Hurricanes - the EYE !
- rhwette2022
- Aug 16, 2025
- 1 min read
Updated: Aug 20, 2025

Science Minute with Mary – Inside the Eye of a Hurricane 🌪️👁️
Did you know the very center of a hurricane is called the eye? From above, it looks like a giant hole in the clouds.
Inside, the air is surprisingly calm compared to the surrounding storm — but don’t be fooled, danger is all around.
The Eye vs. the Eyewall
The eye is surrounded by the eyewall — a ring of towering thunderstorms with the hurricane’s strongest winds and heaviest rain.
Hurricane Hunters — brave pilots from the U.S. Air Force and NOAA — sometimes fly right into the eye to collect data on temperature, pressure, and wind speed. Yes, they pass through the eyewall to get there!
Rotation and the “Dirty” Side
In the Northern Hemisphere, hurricanes spin counterclockwise. This makes the right-hand side (relative to the storm’s direction) the “dirty side,” where winds are strongest and storm surge is often worse.

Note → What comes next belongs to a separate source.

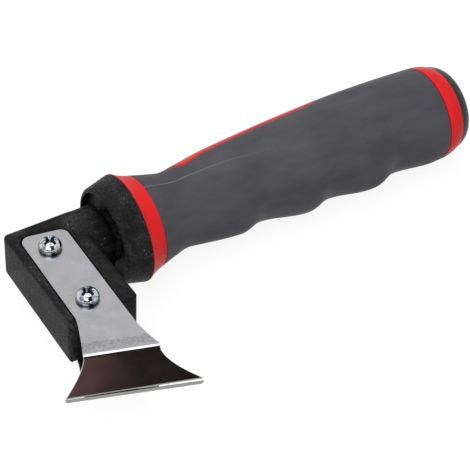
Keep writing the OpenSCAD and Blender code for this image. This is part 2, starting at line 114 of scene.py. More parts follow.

The left-hand side is sometimes called the “clean side” — but it’s still very dangerous.
A 180° Wind Shift
When the eye passes over you, the wind stops — sometimes the sun even peeks out. But once the other side of the eyewall arrives, winds slam back in from the opposite direction. This sudden shift can cause buildings and trees already weakened to collapse.
Mary’s Safety Tip - If you ever find yourself in the path of a hurricane, don’t go outside when the eye passes overhead. It’s a trap — the storm will roar back in minutes.